In December 1993 or January 1994, the defendant, William Cardow, called Mass. Mutual Insurance Company, having heard from a friend that this company offered information about estate planning. Diane Stevens and Robert Blaikie, employees of Mass. Mutual, were engaged in holding seminars in estate planning at their Shelton office as a means of attracting insurance business. As part of this effort, Mass. Mutual offered free consultations with attorneys selected by them, in the hope that people attending such conferences would decide to complete estate plans that included various types of insurance. Ms. Stevens arranged such a meeting between Mr. Cardow and Attorney; Richard DeSarbo, a principal at the firm of Desarbo Reichert, P. C., the plaintiff in this action.
Stevens and Blaikie assured the defendant that the consultation with Attorney DeSarbo was free and involved no obligation to accept any services or to hire the attorney. The defendant had never met Attorney DeSarbo before that meeting and knew nothing about his qualifications. The defendant provided Stevens and Blaikie with financial information which they put into a report that was reviewed by Attorney DeSarbo. CT Page 7259
At the meeting, Attorney DeSarbo listened to the defendant's description of his goals and suggested the drafting of wills and trusts for the defendant and his wife to accomplish them. Attorney DeSarbo told the defendant that his fee for all phases of the process of preparing and explaining these documents would be $2,500. The defendant agrees that this was the fee quoted but denies that he asked Attorney DeSarbo to proceed.
The defendant and the attorney left the meeting with different impressions of the outcome. The attorney believed that the defendant had hired him to prepare the wills, trusts and other documents described both for the defendant and for his wife, who had not attended the meeting and who had not made any of her wishes or goals known to the attorney. The defendant left the meeting resolved to think about how to proceed, with the impression that he had not agreed to anything yet.
Attorney DeSarbo did not send the defendant or his wife a retainer letter, and no agreement for legal services was ever reduced to writing, nor did the plaintiff ever send the defendant a letter to confirm that it had been hired to perform services and the agreed compensation. The attorney assigned to another lawyer in his office the task of compiling the documents necessary to the estate plan that he thought the defendant wanted. Several weeks after the initial meeting, Attorney DeSarbo asked Diane Stevens of Mass. Mutual to arrange a meeting at which the documents could be presented to the defendant in her presence. She testified that Mass. Mutual preferred this format since clients might be confused if they received the documents by mail. There was no communication between Attorney DeSarbo and the defendant between the meeting at Mass. Mutual and Mr. Stevens' call to set up an appointment to review the documents.
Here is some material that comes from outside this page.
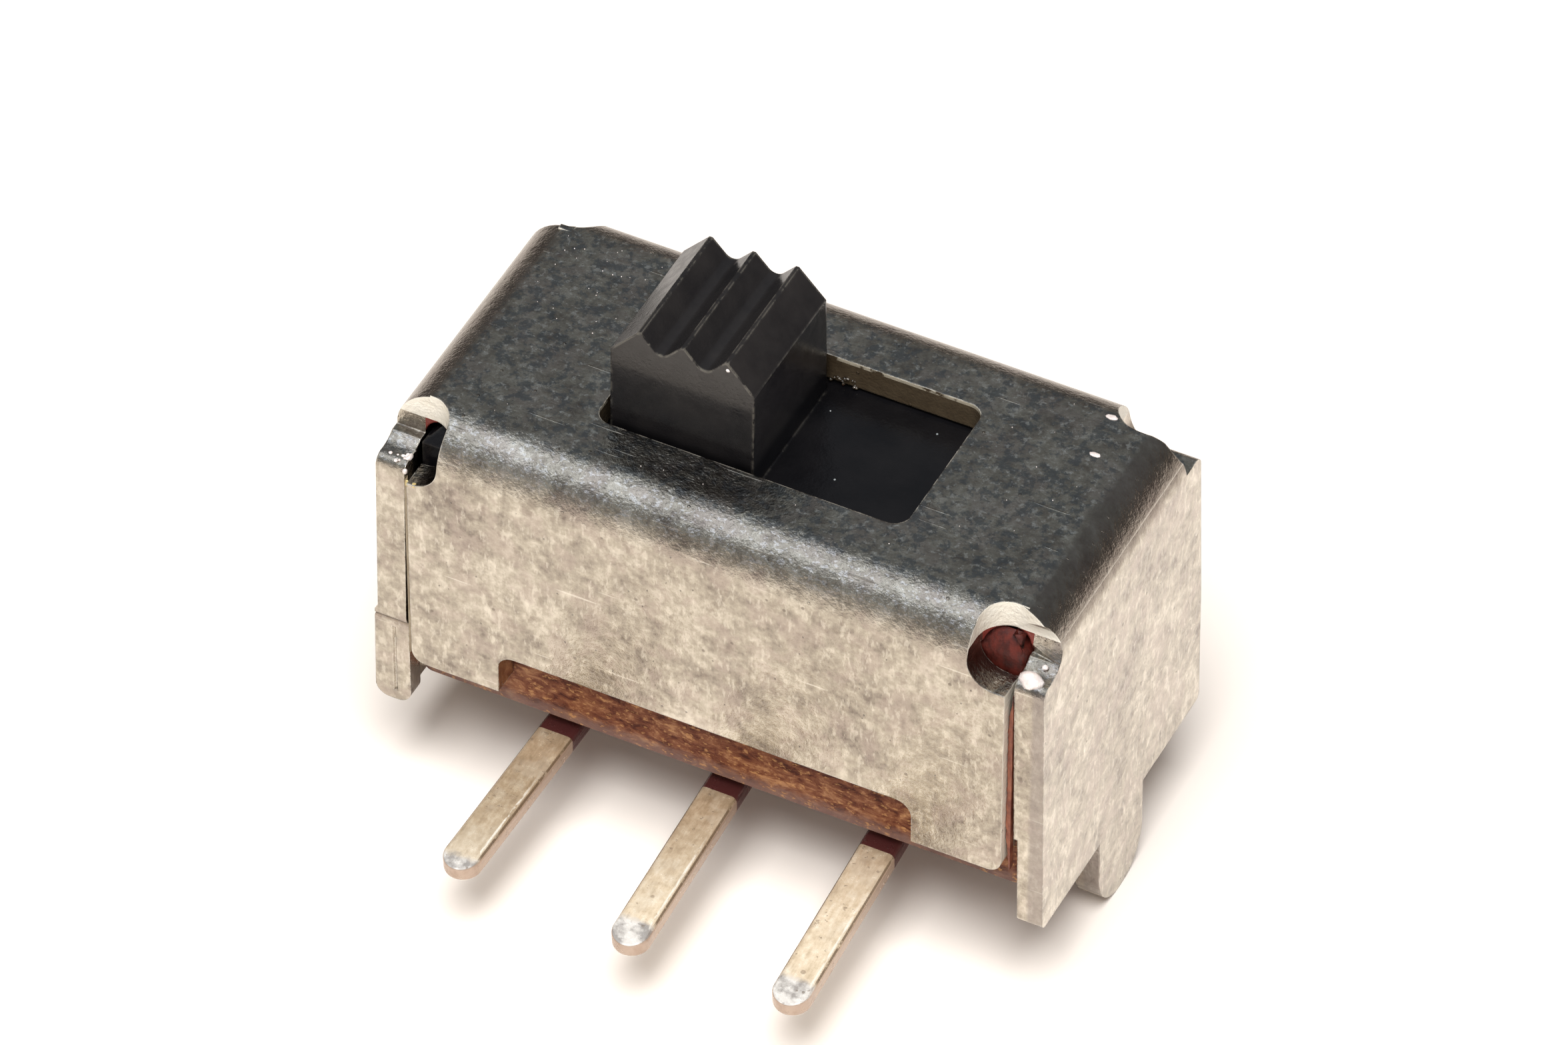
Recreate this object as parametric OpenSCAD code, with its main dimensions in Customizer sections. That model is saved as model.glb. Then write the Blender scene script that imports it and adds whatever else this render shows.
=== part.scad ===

When Ms. Stevens telephoned the defendant on February 23, 1994, he responded that he was not interested in proceeding with estate planning with Mass. Mutual or Attorney DeSarbo
Ms. Stevens professed not to have understood that when the defendant said he was not "ready" for a meeting he meant he was not prepared to engage the plaintiff, and she continued to call and ask the defendant to come for a meeting at Mass. Mutual until he finally made it clear that he was, instead, planning to engage an attorney of his own choosing to draft his will and other documents to effectuate an estate plan. CT Page 7260
The defendant consulted a lawyer to whom he had been referred by acquaintances and completed his will and trust documents with the help of that lawyer. The defendant was never sent any of the documents prepared by the plaintiff, and he received no benefit from their preparation. Any advice that the defendant received from Attorney DeSarbo at the initial meeting was promised in advance to be advice given without charge or obligation.
Ms. Stevens called the defendant again in March 1994 to ask him to come in and discuss estate planning with Attorney DeSarbo. The defendant repeated that he was not going to do so, and he mentioned reservations about the price quoted and working with a lawyer he had not selected.
In March, both Attorney DeSarbo and the Mass. Mutual employees sent the defendant letters stating their position that the defendant had already agreed to have the plaintiff perform services. (Exs. C and F.) The court finds that these letters memorialize only the position of the writers and do not prove the existence of any mutual agreement. On March 25, 1994, the plaintiff issued a bill to the defendant in the amount of $2,500. The plaintiff never provided the defendant with the documents prepared. The plaintiff served the defendant with the complaint in this action on April 15, 1994.
Upon being served with the complaint, the defendant sent Attorney Desarbo a letter, Exhibit I, stating that he had never consented to have the plaintiff perform work on his behalf and pointing out that he had never received the wills and trusts nor had he ever met at the plaintiff's office, as alleged in the complaint.
The defendant notified the plaintiff in that letter that he considered the pursuit of the lawsuit to constitute abuse of process and noted that he considered the plaintiff's actions to constitute an unfair trade practice. The plaintiff repeated the same allegations in amended complaints filed since 1994.
As of November 19, 1996, the defendant had incurred legal fees in the amount of $3,540 in defense of this action.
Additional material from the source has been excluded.